C’est une traduction du poème d’Edwin Arnold, The Light of Asia, bien connu de tous ceux qui s’intéressent de près ou de loin au Bouddhisme. Nous n’avons aucune compétence pour en apprécier la forme ; en principe, nous nous méfions toujours quelque peu d’une traduction versifiée, car il nous paraît difficile qu’elle soit exacte ; mais, dans le cas présent, l’auteur a prévu lui-même cette objection, car il déclare qu’il a « voulu rendre le sens et le rythme, plutôt que le texte littéral ». Quant à l’œuvre elle-même, M. Trarieux reconnaît qu’elle renferme une part de fantaisie, et qu’« aucune des Écoles bouddhistes n’y retrouverait exactement sa doctrine » ; mais, pour l’en justifier, il assure que « l’imagination, chez les vrais poètes, est une faculté de connaissance », ce qui ne nous semble pas convaincant du tout ; et, quand il ajoute qu’elle est « une clairvoyance qui s’ignore », cela l’est encore moins, car nous pensons qu’il conviendrait de renverser la proposition : cette trop fameuse « clairvoyance » n’est elle-même, dans la plupart des cas, que l’illusion d’une imagination qui, dans une sorte de « rêve éveillé », prend ses propres constructions pour des réalités extérieures et indépendantes.

Cahiers de la Quinzaine, Paris.

Ce petit livre est un commentaire du Pater, curieux à certains égards, mais passablement obscur ; nous avons quelques raisons de penser que l’auteur a voulu y mettre une intention plus ou moins « ésotérique »… Malheureusement, les étrangetés de langage ne constituent pas l’ésotérisme, pas plus que la difficulté de comprendre une chose ne la rend « hermétique », en dépit du sens que le vulgaire attache à ce mot.

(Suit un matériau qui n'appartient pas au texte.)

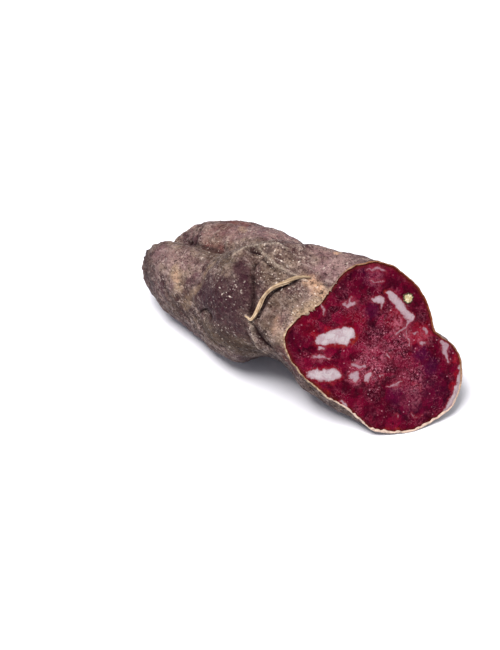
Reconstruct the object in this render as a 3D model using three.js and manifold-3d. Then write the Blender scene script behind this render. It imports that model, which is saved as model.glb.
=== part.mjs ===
// A cured sausage in a natural gut casing, cut across on the slant.
// Millimetres, +Z up, resting on z = 0, long axis along X, with the cut end towards +X.
//
// The casing dried in lobes: a stout front part with two bulges, one on the other, which runs back
// into two blunt lobes that lie side by side. The form is the soft union of a few ellipsoids. Rays
// from a spine inside the sausage find its surface, ring by ring, from the cut to the blunt end.
import * as THREE from 'three';
import { mergeVertices } from 'three/addons/utils/BufferGeometryUtils.js';
import Module from 'manifold-3d';

// Driving sizes, in millimetres and degrees
const CUT_CENTRE = [47, 0.5, 36];
const CUT_TURN = -34; // the cut's normal, turned from +X towards -Y
const CUT_TILT = 33; // and lifted above the table
const SPINE_END = [-55, 2, 21.5];
const SPINE_RINGS = 34;
const END_RINGS = 13;
const POINTS_AROUND = 94;
const LONGEST_RAY = 75;

// Lobes: place of the centre, half sizes, and turns about Z, Y and X in degrees
const FRONT_LOBES = {
  upperBulge: { at: [44, 9, 46.5], half: [59.5, 20.5, 25.5], turn: [-5, -9.5, 0] },
  nearBulge: { at: [34, -4.5, 27], half: [52, 24, 22.5], turn: [24, 19.5, -5] },
  farBulge: { at: [50, 6.5, 19], half: [61, 28, 17.5], turn: [-3, 1, 22] },
  belly: { at: [-1.5, -0.5, 31.5], half: [37, 25.5, 34], turn: [4.5, 0.5, 2] },
};
const NEAR_LOBE = {
  tip: { at: [-43.5, -9.5, 21.5], half: [42, 18, 22], turn: [-1.5, 2, 1.5] },
  hump: { at: [-15, -11, 31], half: [28, 23, 30], turn: [-3, 1, -3.5] },
};
const FAR_LOBE = {
  tip: { at: [-47.5, 16.5, 21.5], half: [37, 22, 21.5], turn: [13, -8, 0] },
  root: { at: [-24, 13.5, 26], half: [27, 22, 25], turn: [1, 0, 0] },
};

// Folds of the casing: a route on the surface, how wide and how deep
const FOLDS = {
  waist: {
    route: [[-16, -5, 63], [-12, -15.5, 61], [-2.5, -25.5, 54], [1.5, -31, 48], [7, -34, 42], [12, -35, 36]],
    wide: 2.6,
    deep: 2.2,
  },
  arch: { route: [[14, -33, 24], [9, -29, 16], [2, -21, 9], [-5, -11, 3]], wide: 9, deep: 11 },
  betweenLobes: { route: [[-76, 6, 30], [-70, 3, 34], [-62, 0.5, 39], [-52, 0.5, 41], [-42, 1.5, 43]], wide: 3, deep: 2.6 },
  besideRidge: { route: [[-15, -5.5, 63.5], [0, -9.5, 64], [13, -11, 61]], wide: 2.4, deep: 1.1 },
  pinch: { route: [[-16.5, -4.5, 63.5], [-15, -6.5, 63]], wide: 4.2, deep: 3.2 },
  dent: { route: [[-30, -31, 32], [-25, -32, 35.5]], wide: 3, deep: 1.6 },
};
const FOLD_STEPS = 20;

// Gentle unevenness of the dried casing
const LUMP_HEIGHT = 0.5;
const LUMP_WAVES = 9;
const LONGEST_WAVE = 34;
const WAVE_SHRINK = 0.84;
const GOLDEN_TURN = Math.PI * (3 - Math.sqrt(5));

// The dried strand of casing that lies loose over the waist, and the ridge that leads to it
const STRAND = {
  route: [
    [13, -5.2, 62.8], [10.1, -7.6, 62.9], [7.5, -9.9, 62.2], [5.8, -13.4, 61.4], [3.9, -16, 60.4], [1.6, -19.5, 58.6],
    [0.7, -23.3, 56], [0.6, -26.3, 52.5], [0.6, -28.6, 49.7], [-0.2, -30.8, 47.1], [-2, -31.2, 47.5], [-3.6, -31.3, 47.6],
  ],
  halfWide: [0.7, 0.9, 1.0, 1.1, 1.15, 1.05, 1.1, 1.05, 0.95, 0.9, 0.7, 0.45],
  steps: 26,
};
const RIDGE = {
  route: [[-17, -2, 63], [-8.5, -5, 65], [0.5, -7.5, 64.7], [8.5, -8.5, 63], [15, -7, 61]],
  halfWide: [0.5, 0.8, 0.8, 0.8, 0.5],
  steps: 14,
};
const TUBE_SIDES = 8;

// The peppercorn that the knife cut through, which stands a little proud of the cut
const PEPPERCORN = { at: [48.7, 21.8, 52.2], radius: 2.3, proud: 0.35, sunk: 1.5, sides: 12 };

const rad = THREE.MathUtils.degToRad;
const vector = (xyz) => new THREE.Vector3(...xyz);

const cutNormal = new THREE.Vector3(1, 0, 0).applyEuler(
  new THREE.Euler(0, -rad(CUT_TILT), rad(CUT_TURN), 'ZYX'),
);

// A lobe with its turn undone once, so that the distance to it is quick to work out
function readyLobe({ at, half, turn: [yaw, pitch, roll] }) {
  const turn = new THREE.Quaternion().setFromEuler(new THREE.Euler(rad(roll), rad(pitch), rad(yaw), 'ZYX'));
  return { at: vector(at), half: vector(half), unturn: turn.invert() };
}
const readyLobes = (lobes) => Object.values(lobes).map(readyLobe);
const [upperBulge, nearBulge, farBulge, belly] = readyLobes(FRONT_LOBES);
const [nearTip, nearHump] = readyLobes(NEAR_LOBE);
const [farTip, farRoot] = readyLobes(FAR_LOBE);

const inLobe = new THREE.Vector3();
function lobeDistance(point, lobe) {
  inLobe.copy(point).sub(lobe.at).applyQuaternion(lobe.unturn).divide(lobe.half);
  const reach = inLobe.length();
  const slope = inLobe.divide(lobe.half).length() + 1e-9;
  return (reach * (reach - 1)) / slope;
}

// The lesser of two distances, rounded over a width where they are alike
function softUnion(a, b, width) {
  const share = THREE.MathUtils.clamp(0.5 + (0.5 * (b - a)) / width, 0, 1);
  return THREE.MathUtils.lerp(b, a, share) - width * share * (1 - share);
}

const alongRoute = (route, count) => new THREE.CatmullRomCurve3(route.map(vector)).getSpacedPoints(count);
const folds = Object.values(FOLDS).map((fold) => ({
  ...fold,
  points: alongRoute(fold.route, FOLD_STEPS),
}));

function foldDepth(point) {
  let depth = 0;
  for (const { points, wide, deep } of folds) {
    const nearest = Math.min(...points.map((p) => p.distanceToSquared(point)));
    depth += deep * Math.exp(-nearest / (wide * wide));
  }
  return depth;
}

// A sum of sine waves, each shorter and lower than the one before and turned by the golden angle
const waves = Array.from({ length: LUMP_WAVES }, (_, k) => {
  const lift = -0.8 + (1.6 * k) / (LUMP_WAVES - 1);
  const level = Math.sqrt(1 - lift * lift);
  const turn = k * GOLDEN_TURN;
  const height = WAVE_SHRINK ** k;
  const pull = (2 * Math.PI) / (LONGEST_WAVE * height);
  return { push: new THREE.Vector3(Math.cos(turn) * level, Math.sin(turn) * level, lift).multiplyScalar(pull), turn, height };
});
const lumps = (point) =>
  LUMP_HEIGHT * waves.reduce((sum, w) => sum + w.height * Math.sin(w.push.dot(point) + w.turn), 0) * 0.5;

// How far a point is outside the sausage, before the cut: negative inside
function outside(point) {
  const lower = softUnion(lobeDistance(point, nearBulge), lobeDistance(point, farBulge), 6);
  const bulges = softUnion(lobeDistance(point, upperBulge), lower, 5);
  const front = softUnion(bulges, lobeDistance(point, belly), 10);
  const near = softUnion(lobeDistance(point, nearTip), lobeDistance(point, nearHump), 10);
  const far = softUnion(lobeDistance(point, farTip), lobeDistance(point, farRoot), 10);
  const whole = softUnion(softUnion(front, near, 6), far, 4);
  return Math.max(whole + foldDepth(point) - lumps(point), -point.z);
}

// The surface point on a ray that starts inside, by halving
function surfacePoint(from, direction) {
  const point = new THREE.Vector3();
  let near = 0;
  let far = LONGEST_RAY;
  for (let k = 0; k < 24; k++) {
    const middle = (near + far) / 2;
    point.copy(direction).multiplyScalar(middle).add(from);
    if (outside(point) < 0) near = middle;
    else far = middle;
  }
  return point;
}

// One ring of the casing. share runs from 0 at the cut to 1 at the spine's end, and back is the angle
// by which the rays lean backwards over the blunt end.
function ring(share, back) {
  const centre = vector(CUT_CENTRE).lerp(vector(SPINE_END), share);
  const facing = cutNormal.clone().lerp(new THREE.Vector3(1, 0, 0), THREE.MathUtils.smoothstep(share, 0, 0.85)).normalize();
  const level = new THREE.Vector3(0, 0, 1).cross(facing).normalize();
  const rise = facing.clone().cross(level);
  return Array.from({ length: POINTS_AROUND }, (_, j) => {
    const angle = (2 * Math.PI * j) / POINTS_AROUND;
    const direction = level.clone().multiplyScalar(Math.cos(angle)).addScaledVector(rise, Math.sin(angle));
    direction.multiplyScalar(Math.cos(back)).addScaledVector(facing, -Math.sin(back));
    return surfacePoint(centre, direction);
  });
}

// A closed surface from rings of the same count, with a point that closes each end
function closedSurface(rings, firstPoint, lastPoint) {
  const count = rings[0].length;
  const points = [firstPoint, ...rings.flat(), lastPoint];
  const last = points.length - 1;
  const at = (i, j) => 1 + i * count + (j % count);
  const faces = [];
  for (let j = 0; j < count; j++) {
    faces.push(0, at(0, j), at(0, j + 1));
    for (let i = 0; i < rings.length - 1; i++) {
      faces.push(at(i, j), at(i + 1, j), at(i, j + 1), at(i, j + 1), at(i + 1, j), at(i + 1, j + 1));
    }
    faces.push(last, at(rings.length - 1, j + 1), at(rings.length - 1, j));
  }
  const geometry = new THREE.BufferGeometry().setFromPoints(points);
  geometry.setIndex(faces);
  return geometry;
}

function casing() {
  const rings = [];
  for (let i = 0; i < SPINE_RINGS; i++) rings.push(ring(i / SPINE_RINGS, 0));
  for (let i = 0; i < END_RINGS; i++) rings.push(ring(1, (Math.PI / 2) * (i / END_RINGS)));
  const bluntEnd = surfacePoint(vector(SPINE_END), new THREE.Vector3(-1, 0, 0));
  return closedSurface(rings, vector(CUT_CENTRE), bluntEnd);
}

// A rounded strip along a route, flatter than it is wide, with its own half width at each route point
function strip({ route, halfWide, steps }, flatness) {
  const path = new THREE.CatmullRomCurve3(route.map(vector));
  const width = new THREE.CatmullRomCurve3(halfWide.map((w, i) => new THREE.Vector3(i, w, 0)));
  const middle = vector(SPINE_END).lerp(vector(CUT_CENTRE), 0.5);
  const rings = [];
  for (let i = 0; i <= steps; i++) {
    const at = path.getPoint(i / steps);
    const along = path.getTangent(i / steps);
    const out = at.clone().sub(middle).setX(0);
    const side = along.clone().cross(out).normalize();
    const up = side.clone().cross(along).normalize();
    const half = width.getPoint(i / steps).y;
    rings.push(
      Array.from({ length: TUBE_SIDES }, (_, j) => {
        const angle = (2 * Math.PI * j) / TUBE_SIDES;
        return at.clone().addScaledVector(side, half * Math.cos(angle)).addScaledVector(up, half * flatness * Math.sin(angle));
      }),
    );
  }
  return closedSurface(rings, path.getPoint(0), path.getPoint(1));
}

function peppercorn() {
  const { at, radius, proud, sunk, sides } = PEPPERCORN;
  const geometry = new THREE.CylinderGeometry(radius * 0.85, radius, proud + sunk, sides);
  geometry.translate(0, (proud - sunk) / 2, 0);
  geometry.applyQuaternion(new THREE.Quaternion().setFromUnitVectors(new THREE.Vector3(0, 1, 0), cutNormal));
  return geometry.translate(...at);
}

const wasm = await Module();
wasm.setup();

function solidFrom(geometry) {
  const bare = geometry.clone();
  bare.deleteAttribute('normal');
  bare.deleteAttribute('uv');
  const merged = mergeVertices(bare, 1e-4);
  const mesh = new wasm.Mesh({
    numProp: 3,
    vertProperties: merged.attributes.position.array,
    triVerts: new Uint32Array(merged.index.array),
  });
  return new wasm.Manifold(mesh);
}

function geometryFrom(solid) {
  const mesh = solid.getMesh();
  const geometry = new THREE.BufferGeometry();
  geometry.setAttribute('position', new THREE.BufferAttribute(mesh.vertProperties, 3));
  geometry.setIndex(new THREE.BufferAttribute(mesh.triVerts, 1));
  geometry.computeVertexNormals();
  return geometry;
}

const whole = [strip(STRAND, 0.75), strip(RIDGE, 1), peppercorn()]
  .map(solidFrom)
  .reduce((joined, piece) => joined.add(piece), solidFrom(casing()));

const geometry = geometryFrom(whole);
geometry.computeBoundingBox();
const middle = geometry.boundingBox.getCenter(new THREE.Vector3());

const sausage = new THREE.Mesh(
  geometry,
  new THREE.MeshStandardMaterial({ name: 'dried_casing', color: 0x6b5650, roughness: 0.62, metalness: 0 }),
);
sausage.name = 'sausage';
sausage.position.set(-middle.x, -middle.y, 0); // the origin is under the middle of the sausage

const curedSausage = new THREE.Group();
curedSausage.add(sausage);

export default curedSausage;
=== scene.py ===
# %% [markdown]
# # A cured sausage, cut across on the slant
# The real thing is one piece: seasoned meat and fat in a natural gut casing that dried, shrank and
# wrinkled. The CAD holds it as one solid. Here it is dressed with four finer pieces that fill the same
# space: the casing, the cut meat in it, the peppercorn that the knife went through, and a dried strand of
# casing over the waist. Every length below is in millimetres until a mesh is made, because that is how a
# cook would measure it.

import bpy
import numpy as np
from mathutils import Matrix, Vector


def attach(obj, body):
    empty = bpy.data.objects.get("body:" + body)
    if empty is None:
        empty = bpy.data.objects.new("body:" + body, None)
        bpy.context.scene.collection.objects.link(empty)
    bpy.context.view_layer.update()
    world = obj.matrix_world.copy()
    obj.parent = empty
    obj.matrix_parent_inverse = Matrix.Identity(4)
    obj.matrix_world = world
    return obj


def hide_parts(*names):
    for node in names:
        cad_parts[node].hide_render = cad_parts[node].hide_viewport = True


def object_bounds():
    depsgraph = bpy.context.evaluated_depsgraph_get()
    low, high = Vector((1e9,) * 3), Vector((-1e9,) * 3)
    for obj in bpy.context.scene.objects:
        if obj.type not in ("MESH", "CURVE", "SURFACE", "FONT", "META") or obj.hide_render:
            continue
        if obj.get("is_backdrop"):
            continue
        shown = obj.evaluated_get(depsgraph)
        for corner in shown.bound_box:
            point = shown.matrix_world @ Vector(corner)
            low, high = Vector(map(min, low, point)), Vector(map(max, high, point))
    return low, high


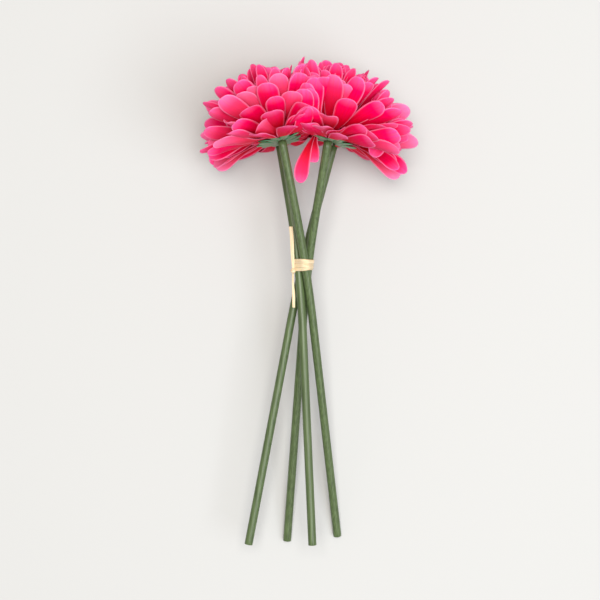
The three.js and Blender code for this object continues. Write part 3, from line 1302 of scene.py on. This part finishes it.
@dataclass
class Stem:
    """A moulded stem with a faint seam down each side, square cut, with its threading peg."""

    flower: Flower
    frame: HeadFrame
    plastic: bpy.types.Material
    radius: float = 3.2
    peg_radius: float = 1.05
    peg_top: float = 18.2
    sides: int = 28
    steps: int = 72
    seam: float = 0.09
    seam_place: int = 3  # the corner of the section that the first seam runs along
    cut_rounding: float = 0.28

    def build(self) -> bpy.types.Object:
        """Makes the stem.

        Returns:
            The new piece.
        """
        bm = bmesh.new()
        ring = bmesh.ops.create_circle(
            bm, cap_ends=True, segments=self.sides, radius=self.radius * MM
        )["verts"]
        for index, vert in enumerate(ring):
            if index % (self.sides // 2) == self.seam_place:
                vert.co *= 1 + self.seam / self.radius
        edges = bm.edges[:]
        cut_y = self.flower.route.cut_y
        stations = [
            cut_y + (STEM_TOP_Y - cut_y) * i / self.steps for i in range(self.steps + 1)
        ]
        self._seat(bm, ring, None, cut_y)
        for last, y in zip(stations, stations[1:]):
            ring, edges = self._grow(bm, edges)
            self._seat(bm, ring, last, y)
        self._close_with_peg(bm, edges)
        bmesh.ops.recalc_face_normals(bm, faces=bm.faces)
        self._soften_cut(bm)
        name, node = f"{self.flower.name}_stalk", f"{self.flower.name}_stem"
        return finish_piece(bm, name, node, (self.plastic,))

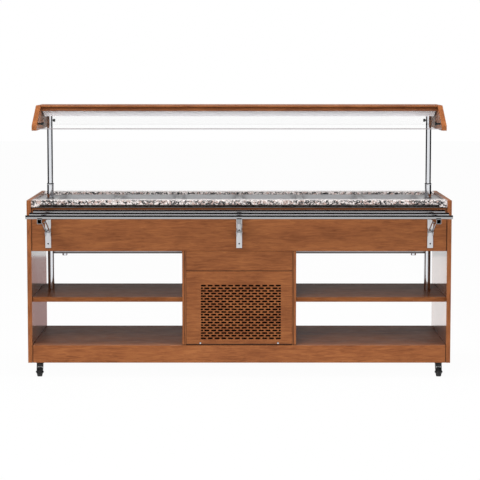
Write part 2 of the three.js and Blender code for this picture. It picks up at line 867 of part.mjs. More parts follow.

En fait, nous ne voyons pas qu’il y ait là rien qui sorte du point de vue religieux, lequel est exotérique par définition ; peut-être y prend-il une nuance un peu spéciale, mais ceci même ne semble pas dépasser le domaine ouvert aux discussions des théologiens.

Cahiers de la Quinzaine, Paris.

Il nous serait d’autant plus difficile de ne pas approuver les intentions de l’auteur, et les principes sur lesquels il entend s’appuyer, qu’il a placé en tête de son étude une épigraphe tirée du Symbolisme de la Croix, et concernant la « loi de correspondance » envisagée comme fondement du symbolisme. Il est seulement regrettable que la « matière » à laquelle il applique ces principes ne soit pas parfaitement adéquate : les écrivains modernes, faute de données traditionnelles, alors qu’ils croient faire du symbolisme, ne font bien souvent en réalité que de la fantaisie individuelle. Nous pensons qu’on peut dire sans injustice que tel est, entre autres, le cas de Paul Claudel, dont le Soulier de satin est étudié ici : son allégorisme géographique, assez arbitraire, ne rappelle que de fort loin la « géographie sacrée » à laquelle nous avons parfois fait allusion ; et, quand il considère les eaux comme « signifiant l’Esprit de Dieu », il se met en contradiction avec le symbolisme commun à toutes les traditions, d’une façon d’autant plus étonnante qu’il suffit de relire le début de la Genèse pour s’en apercevoir immédiatement : si « l’Esprit de Dieu était porté sur les eaux », c’est, évidemment, que les eaux elles-mêmes représentent autre chose… Nous souhaitons que M. Guiberteau, qui n’est point responsable de ces « excentricités », nous donne d’autres études de même inspiration, mais consacrées de préférence à des écrivains ou à des poètes qui furent vraiment autre chose que des « littérateurs ».